As I merge content from the other docs into Doc1, I can either drag over the whole page from the other doc and drop it into the appropriate folder or container file, or I can copy and paste specific paragraphs into already existing pages. Depending on what the content is, either will be appropriate. The problem here is that while in the first case the distinction between text that needs review and text that doesn’t is preserved, since dropped in pages won’t have the status/label, but when edited text is pasted into an unedited page, I lose the ability to distinguish with the status/label. Here I can probably just rely on the color of the text being different, but in particularly long pages (100+ page page, say) it is going to get tedious scrolling through walls of text looking for the right color and, in any case, I would prefer to be able to ‘tag’ paragraphs.

Have you looked at Scrivener’s Split and Merge commands?

The idea that you need to drop a long chunk of text into the middle of an existing document, and then find some way to differentiate between the old and the new isn’t very Scrivener-like. Rather, why not split both the old and new documents into chunks (in the Binder) small enough to be manageable? Then you can apply whatever metadata you want at the document level rather than trying to intersperse tags into the text, and can shuffle the pieces around in the Binder as necessary. Use the split view to see Old_Section_1 and New_Section_1 side by side and go from there.


Maybe now is a bad time to adjust your methods, but in the future, if you have a similar need for editing, I suggest just splitting your documents down to 1 per paragraph, if you need to mark whether a paragraph has been edited sufficiently.

You don’t even have to do it all at once… Start with Document A, made up of, let’s say, 100 paragraphs. Using the Documents->Split feature (there’s a keyboard shortcut for that, shown in the menu), split off paragraph #1. The original document might have a “needs edit” or “draft 3” or whatever status you’re starting from; your split documents would inherit that status. Then work on the lone paragraph 1 document until it’s ready for you to change the status on it. Move on to the second split (with 99 paragraphs in it), and split off its first paragraph. Edit, change the status… repeat.

You can continue working that way, even jumping to other part of your project as needed, without inserting a bunch of hash marks into your text that you will have to remove when it’s time to share. The metadata will tell you if a document is at the editing stage you need it to be, and its length will tell you if you want to start by splitting off a paragraph or more before editing… and once you’re done splitting and editing a document, you can then select all of those documents with individual paragraphs and use Documents->Merge to merge them back into one.

There’s no wrong way to do this sort of thing, but there are ways that make more work for you, and ways that Scrivener’s features, when bent to your needs, can aid your process. Good luck with your editing, no matter how you choose to approach it.


Yes, if you have used two paragraph breaks in your writing, you can search for two:

paragraph break paragraph break

##paragraph break paragraph break##

No, I haven’t. Thank you. I didn’t 100% understand your post, but I will try to learn about this and see if it helps with my issue and in general. Sounds very useful.

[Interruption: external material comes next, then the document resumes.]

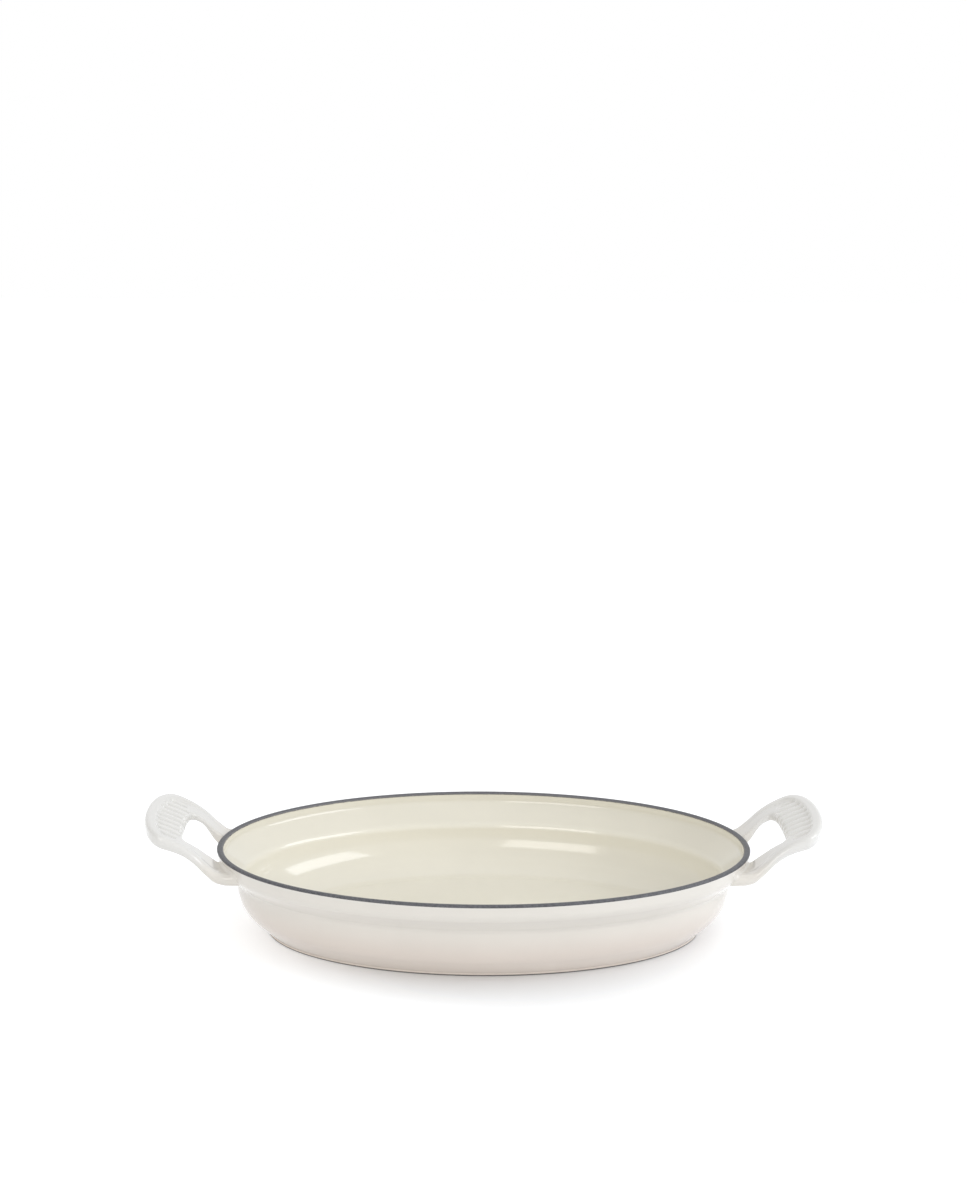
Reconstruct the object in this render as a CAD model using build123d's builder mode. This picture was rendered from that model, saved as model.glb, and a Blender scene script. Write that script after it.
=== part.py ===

Hm, but if I did not use two paragraph breaks?

Are you saying that I do the method in your first post for a single break, and this method for two, and between both, I will catch everything?

Yeah, thanks for this advice. It would solve my issue in the future, but it would also, for me, disrupt the flow of text and the narrative linkage between paragraphs. Although all of my content (this is non-fiction, as may help explain) is broken down into discrete paragraphs (because 80%+ of it is excerpted from other sources), almost every paragraphs has content relating to other paragraphs. My task now is first organize them thematically, and then order them in sequence, based on which paragraphs require or benefit from the reader first knowing information supplied by [what should be] preceding paragraphs.

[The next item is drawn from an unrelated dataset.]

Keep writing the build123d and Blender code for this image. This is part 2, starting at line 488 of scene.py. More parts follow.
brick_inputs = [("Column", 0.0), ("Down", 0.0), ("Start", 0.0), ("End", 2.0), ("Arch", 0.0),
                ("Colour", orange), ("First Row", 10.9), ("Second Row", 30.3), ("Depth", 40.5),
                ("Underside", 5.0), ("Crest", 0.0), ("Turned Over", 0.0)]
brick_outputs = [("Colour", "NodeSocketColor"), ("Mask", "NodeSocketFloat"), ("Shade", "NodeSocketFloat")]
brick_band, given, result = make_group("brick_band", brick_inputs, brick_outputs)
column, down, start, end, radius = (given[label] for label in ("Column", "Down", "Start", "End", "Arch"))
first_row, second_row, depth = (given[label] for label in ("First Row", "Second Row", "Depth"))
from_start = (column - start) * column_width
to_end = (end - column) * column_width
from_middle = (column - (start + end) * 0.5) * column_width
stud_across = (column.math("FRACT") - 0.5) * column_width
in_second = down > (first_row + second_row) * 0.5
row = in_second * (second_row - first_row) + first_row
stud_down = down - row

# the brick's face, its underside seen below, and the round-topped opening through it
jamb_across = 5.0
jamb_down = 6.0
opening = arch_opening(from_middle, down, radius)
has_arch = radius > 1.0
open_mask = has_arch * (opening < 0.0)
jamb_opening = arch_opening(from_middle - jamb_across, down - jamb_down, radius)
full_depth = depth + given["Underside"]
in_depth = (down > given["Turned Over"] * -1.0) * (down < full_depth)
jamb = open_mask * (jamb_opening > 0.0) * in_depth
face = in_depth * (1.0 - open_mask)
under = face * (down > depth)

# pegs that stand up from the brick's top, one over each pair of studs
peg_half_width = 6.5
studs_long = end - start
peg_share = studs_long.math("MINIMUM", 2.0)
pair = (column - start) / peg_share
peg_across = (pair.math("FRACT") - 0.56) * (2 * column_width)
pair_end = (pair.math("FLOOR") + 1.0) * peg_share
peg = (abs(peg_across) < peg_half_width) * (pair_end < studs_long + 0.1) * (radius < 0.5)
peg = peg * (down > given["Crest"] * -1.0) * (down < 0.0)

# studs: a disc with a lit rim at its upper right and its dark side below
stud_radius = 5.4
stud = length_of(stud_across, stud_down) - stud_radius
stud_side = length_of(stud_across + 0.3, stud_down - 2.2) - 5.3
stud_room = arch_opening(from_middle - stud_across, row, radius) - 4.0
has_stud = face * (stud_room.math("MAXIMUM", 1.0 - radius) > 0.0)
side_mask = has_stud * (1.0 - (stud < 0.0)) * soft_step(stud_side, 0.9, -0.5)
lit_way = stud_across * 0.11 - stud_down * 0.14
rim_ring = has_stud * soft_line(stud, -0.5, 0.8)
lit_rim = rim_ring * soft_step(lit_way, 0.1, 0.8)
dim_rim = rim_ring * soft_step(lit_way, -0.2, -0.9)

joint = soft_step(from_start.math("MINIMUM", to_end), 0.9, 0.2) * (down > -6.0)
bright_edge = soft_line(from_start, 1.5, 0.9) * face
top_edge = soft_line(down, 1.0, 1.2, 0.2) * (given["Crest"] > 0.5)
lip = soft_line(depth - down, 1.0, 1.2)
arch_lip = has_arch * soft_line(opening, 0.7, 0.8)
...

When I find two or more paragraphs that clearly link to each other and where a clear order emerges, I informally mark them up like this:

This visually indicates to me that these are chained together. If it’s a questionable link - if I expect that I will find another paragraph to put between them, for instance - then it’s “||?”

When I am done, every paragraph should be either connected to 2 other paragraph, or only 1 and situated at the start/end of a topic.

If I do 1 paragraph per page, I could easily distinguish as you said, but it would seem to me, even in Scrivenings mode, to be more difficult to order like that - unless you could suggest an alternate process?

Is there a wildcard operator of some kind that denotes any text that I can use in some way for this? The pilcrow would work I think if all of my paragraphs were within 1-3 paragraph breaks of each other, but they are not.

Meanwhile, I am trying to learn what Katherine suggested.

This is similar to how I work. Scrivenings mode works fine, and in fact the ability to do this is one of the main reasons why I use Scrivener.


Scrivener supports regular expressions. See Section 11.7 in the manual for more information.


Splitting and merging documents: Section 15.4 in the manual.

Split editor view: Section 8.1.4.


Thank you

Hi Katherine, I’m still having a hard time.

I have exported Doc2 as a markdown file. I am now trying to “import and split” it. I cannot seem to do this in a way that makes sense. I can split it based on the markdown indication for sections, but how can I split it by paragraph?

You pointed me to RegEx, but I am just starting to learn RegEx.

Is it possible you can just tell me what to do? I really don’t want to spend weeks learning how to do something that I just need to get done in a few minutes to get on with pressing tasks.

Import and Split will split based on whatever delimiter you choose. So, use the tool of your choice to insert a delimiter between paragraphs in the Markdown file.

Alternatively, if the document is already in Scrivener, you can split it manually with the Documents -> Split command.

Based on your earlier posts, I thought you already had a delimiter, the ‘||’ symbol.


What are the tools that can do this? I have no idea…

Anything that can do a global replace – including Scrivener – will work. Replace the paragraph-ending pilcrow with a pilcrow plus ‘##’ or something like that. Then Import and Split and specify ‘##’ as the delimiter.